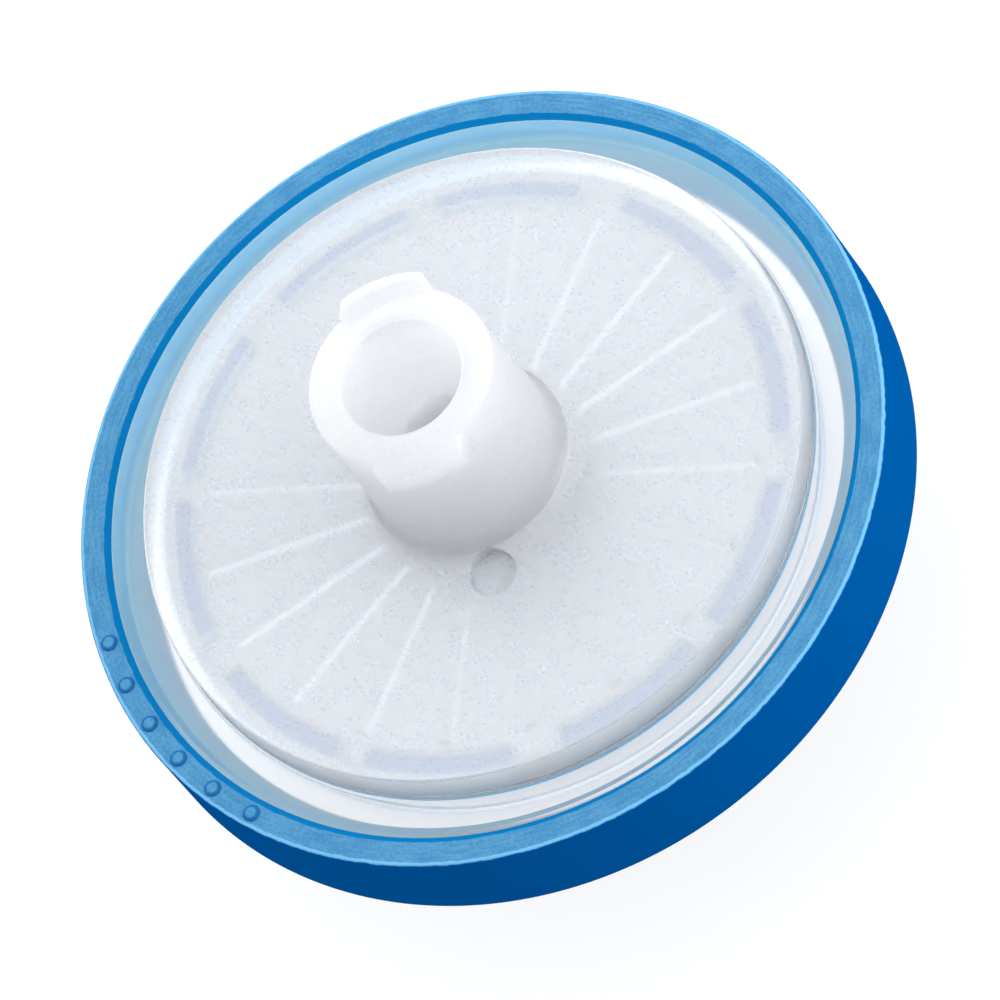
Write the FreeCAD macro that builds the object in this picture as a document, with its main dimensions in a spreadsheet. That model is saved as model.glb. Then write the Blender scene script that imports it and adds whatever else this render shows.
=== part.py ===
"""Disposable 25 mm syringe filter: four moulded pieces held together by an overmoulded ring.

The row frame sits on the inlet fitting: the origin is the centre of the inlet's mouth face, +Z points out
of the mouth along the flow axis, and +Y runs through one of the two luer lock lugs.  Lengths are in
millimetres and angles in degrees.  Every driving size is a named cell of the Sizes spreadsheet.
"""

import FreeCAD, Part
import math
import os

import Sketcher

# Driving sizes -------------------------------------------------------------------------------------------

SIZES = {
    # inlet: female luer lock hub
    "hub_height": 6.70,
    "hub_mouth_radius": 3.28,
    "hub_draft": 0.10,
    "hub_edge_round": 0.15,
    "hub_foot_round": 0.90,
    "luer_mouth_radius": 2.137,
    "mouth_land": 0.50,
    "luer_slope": 0.03,
    "luer_floor_thickness": 0.45,
    "lead_in": 0.15,
    "feed_hole_radius": 0.90,
    # the two lugs of the luer lock
    "lug_count": 2,
    "lug_reach": 0.59,
    "lug_tip_width": 2.96,
    "lug_root_width": 3.38,
    "lug_thickness": 1.30,
    "lug_edge_thickness": 0.95,
    # inlet housing: raised plateau and the clear channel around it
    "housing_radius": 13.40,
    "border_width": 1.55,
    "plateau_rise": 0.95,
    "plateau_round": 0.12,
    "plate_thickness": 1.25,
    "channel_drop": 0.25,
    "channel_round": 0.20,
    "rim_width": 0.38,
    "rim_slope": 0.22,
    "gate_radius": 0.84,
    "gate_gap": 0.24,
    "gate_depth": 0.22,
    # filter chamber: spreader ribs and the clamp crown over the edge of the membrane
    "chamber_height": 0.60,
    "rib_count": 20,
    "rib_width": 0.50,
    "rib_height": 0.35,
    "rib_start": 3.60,
    "rib_clearance": 0.38,
    "crown_inset": 0.80,
    "crown_width": 0.67,
    "crown_gap_count": 5,
    "wide_gap": 1.68,
    "narrow_gap": 1.02,
    # membrane
    "membrane_inset": 0.25,
    "membrane_thickness": 0.15,
    "membrane_clearance": 0.10,
    # overmoulded ring
    "ring_wall": 1.10,
    "ring_edge_round": 0.12,
    "bevel_width": 0.22,
    "bevel_depth": 0.14,
    "lip_reach": 0.90,
    "lip_thickness": 0.90,
    "dot_count": 6,
    "dot_pitch": 7.45,
    "dot_start": 186.1,
    "dot_radius": 0.29,
    "dot_height": 0.09,
    # outlet housing: support ribs and the male luer tip
    "drain_depth": 0.45,
    "support_width": 0.40,
    "support_start": 2.40,
    "outlet_recess": 0.68,
    "outlet_rim_wall": 0.90,
    "spout_shoulder": 0.78,
    "spout_foot_height": 1.40,
    "spout_foot_round": 0.60,
    "tip_radius": 1.985,
    "cone_length": 7.50,
    "tip_land": 0.50,
    "tip_round": 0.20,
    "outlet_hole_radius": 1.05,
}

# Levels along the axis, as expressions on the sheet ------------------------------------------------------

MOUTH = "0"
PLATEAU = "-Sizes.hub_height"
RING_TOP = f"{PLATEAU} - Sizes.plateau_rise"
CHANNEL = f"{RING_TOP} - Sizes.channel_drop"
RIM_TOP = f"{RING_TOP} - Sizes.bevel_depth"
ROOF = f"{PLATEAU} - Sizes.plate_thickness"
MOUTH_LAND_END = "-Sizes.lead_in - Sizes.mouth_land"
LUER_FLOOR = f"{ROOF} + Sizes.luer_floor_thickness"
MEMBRANE_TOP = f"{ROOF} - Sizes.chamber_height"
PARTING = f"{MEMBRANE_TOP} - Sizes.membrane_thickness"
DRAIN_FLOOR = f"{PARTING} - Sizes.drain_depth"
OUTLET_FACE = f"{DRAIN_FLOOR} - Sizes.plate_thickness"
RING_BOTTOM = f"{OUTLET_FACE} - Sizes.outlet_recess"
LIP_TOP = f"{RING_BOTTOM} + Sizes.lip_thickness"
SPOUT_FOOT = f"{OUTLET_FACE} - Sizes.spout_foot_height"
TIP_LAND_END = f"{SPOUT_FOOT} - Sizes.tip_land"
TIP_END = f"{TIP_LAND_END} - Sizes.cone_length"

# Radii that follow from the driving sizes, from the axis outwards ----------------------------------------

LUER_FLOOR_RADIUS = f"Sizes.luer_mouth_radius + Sizes.luer_slope * ({LUER_FLOOR} - ({MOUTH_LAND_END}))"
TIP_BASE_RADIUS = "Sizes.tip_radius + Sizes.luer_slope * Sizes.cone_length"
SPOUT_FOOT_RADIUS = f"{TIP_BASE_RADIUS} + Sizes.spout_shoulder"
LUG_ROOT = "(Sizes.luer_mouth_radius + Sizes.hub_mouth_radius) / 2"
HUB_FOOT_RADIUS = "Sizes.hub_mouth_radius + Sizes.hub_draft"
LUG_RADIUS = "Sizes.hub_mouth_radius + Sizes.lug_reach"
GATE_OFFSET = f"{HUB_FOOT_RADIUS} + Sizes.gate_gap + Sizes.gate_radius"
PLATEAU_RADIUS = "Sizes.housing_radius - Sizes.border_width"
CROWN_OUTER_RADIUS = f"{PLATEAU_RADIUS} - Sizes.crown_inset"
CROWN_INNER_RADIUS = f"{CROWN_OUTER_RADIUS} - Sizes.crown_width"
RIB_END = f"{CROWN_INNER_RADIUS} - Sizes.rib_clearance"
POCKET_RADIUS = f"{PLATEAU_RADIUS} - Sizes.membrane_inset"
MEMBRANE_RADIUS = f"{POCKET_RADIUS} - Sizes.membrane_clearance"
CHANNEL_RIM_RADIUS = "Sizes.housing_radius - Sizes.rim_width"
LIP_RADIUS = "Sizes.housing_radius - Sizes.lip_reach"
OUTLET_RIM_RADIUS = f"{LIP_RADIUS} - Sizes.outlet_rim_wall"
RING_OUTER_RADIUS = "Sizes.housing_radius + Sizes.ring_wall"
DOT_INSET = "(Sizes.bevel_width + Sizes.ring_wall - Sizes.ring_edge_round) / 2"
DOT_CIRCLE_RADIUS = f"Sizes.housing_radius + {DOT_INSET}"

ORIGIN = (-1, 1)
FULL_TURN = 360
TOLERANCE = 1e-6

doc = FreeCAD.newDocument("SyringeFilter")
sheet = doc.addObject("Spreadsheet::Sheet", "Sizes")
for row, (alias, size) in enumerate(SIZES.items(), start=1):
    sheet.set(f"A{row}", alias.replace("_", " "))
    sheet.set(f"B{row}", str(size))
    sheet.setAlias(f"B{row}", alias)
doc.recompute()


# Sketch and feature helpers ------------------------------------------------------------------------------


def value(expression):
    """The number that an expression on the sheet gives now."""
    return float(sheet.evalExpression(expression))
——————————
* WHAT TO DO: Look through the data above. Find each line with the string "that" and copy it.

* TASK RESPONSE:
Write the FreeCAD macro that builds the object in this picture as a document, with its main dimensions in a spreadsheet. That model is saved as model.glb. Then write the Blender scene script that imports it and adds whatever else this render shows.
# Radii that follow from the driving sizes, from the axis outwards ----------------------------------------
    """The number that an expression on the sheet gives now."""